Okay. Yes, I understand those 2 are in series. In the first image posted in the 7th post in this thread, I made black dots to represent nodes on the original image.
 
  • #10
MathewsMD said:
Okay. Yes, I understand those 2 are in series. In the first image posted in the 7th post in this thread, I made black dots to represent nodes on the original image.

Okay, well you've added dots to the top of the circuit, but they are still node b... remember, contiguous wire paths comprise a single node. You can trace a path from your dot to the terminal marked 'b' without passing through any components. So it's still node b.

So, how about writing out that list of components and which nodes they connect to?
 
  • #11
gneill said:
Okay, well you've added dots to the top of the circuit, but they are still node b... remember, contiguous wire paths comprise a single node. You can trace a path from your dot to the terminal marked 'b' without passing through any components. So it's still node b.

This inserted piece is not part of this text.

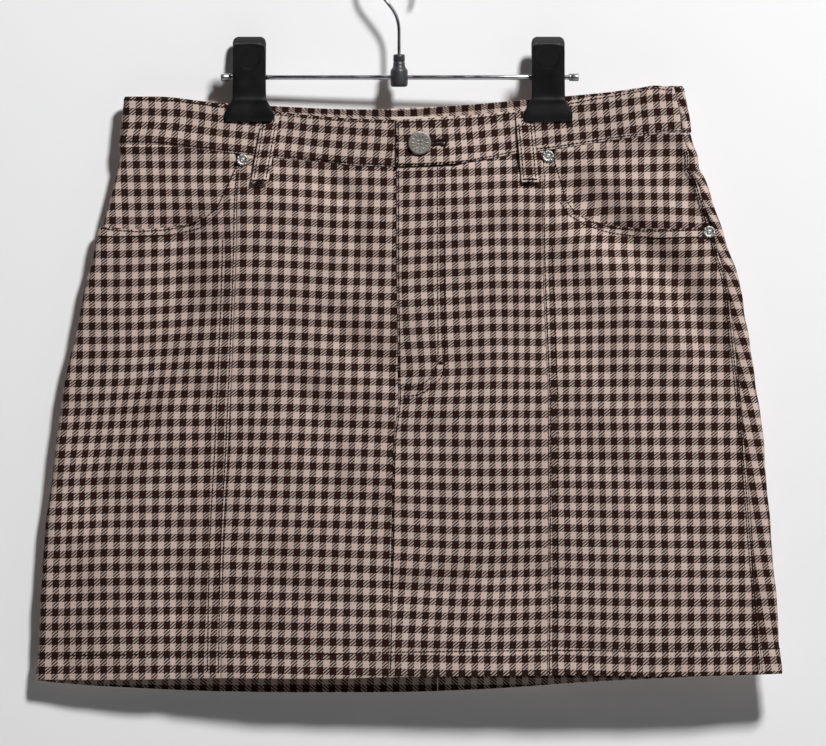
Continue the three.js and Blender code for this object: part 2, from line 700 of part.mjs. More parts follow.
// A belt loop: a strip laid over the band, sewn down at both ends and bowed out between.
function beltLoop(loop) {
  const lengthSteps = 11;
  const jawGap = 0.6;
  const clip = loop.topX < 0 ? CLIP_LEFT : CLIP_RIGHT;
  const girthAt = loop.side === 'front' ? frontGirth : backGirth;
  const direction = loop.side === 'front' ? 1 : -1;
  const underJaw = (z) => loop.side === 'front' && z > JAW_BOTTOM - jawGap;
  const lowerStart = JAW_BOTTOM - jawGap - 0.1;
  return clothWall(2, lengthSteps + 1, (i, j) => {
    const step = Math.max(j - 1, 0) / lengthSteps;
    let z = mix(Math.min(loop.top, lowerStart), loop.foot, step);
    if (loop.side === 'back') z = mix(loop.top, loop.foot, j / (lengthSteps + 1));
    if (loop.side === 'front' && j === 0) z = loop.top;
    if (loop.side === 'front' && j === 1) z = JAW_BOTTOM - jawGap + 0.1;
    const share = (loop.top - z) / (loop.top - loop.foot);
    const middle = mix(loop.topX, loop.footX, share);
    let start = middle - LOOP_WIDTH / 2;
    let end = middle + LOOP_WIDTH / 2;
    if (underJaw(z) && clip < 0) start = clip + JAW_HALF_WIDTH + jawGap;
    if (underJaw(z) && clip > 0) end = clip - JAW_HALF_WIDTH - jawGap;
    const x = direction > 0 ? mix(start, end, i / 2) : mix(end, start, i / 2);
    const seat = mix(BAND_PROUD, 0, ease(0.72, 0.9, share)) + SEAM_GAP + 0.05;
    const bow = LOOP_BOW * ease(0.05, 0.35, share) * (1 - ease(0.7, 0.97, share));
    return { girth: girthAt(x, z), z, raise: seat + bow + LOOP_CLOTH, thickness: LOOP_CLOTH };
  });
}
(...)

So, how about writing out that list of components and which nodes they connect to?

There are two paths it can go from the top junction, though, right? Does not that mean it can be considered as a node? I'm sorry but do you mind providing some sort of visual aid on how you would go about solving this since I'm beginning to become a little confused with the wording.
 
  • #12
MathewsMD said:
There are two paths it can go from the top junction, though, right? Does not that mean it can be considered as a node?
It's a node, but it's the same node as terminal b since there's a contiguous wire path from there to b.

I'm sorry but do you mind providing some sort of visual aid on how you would go about solving this since I'm beginning to become a little confused with the wording.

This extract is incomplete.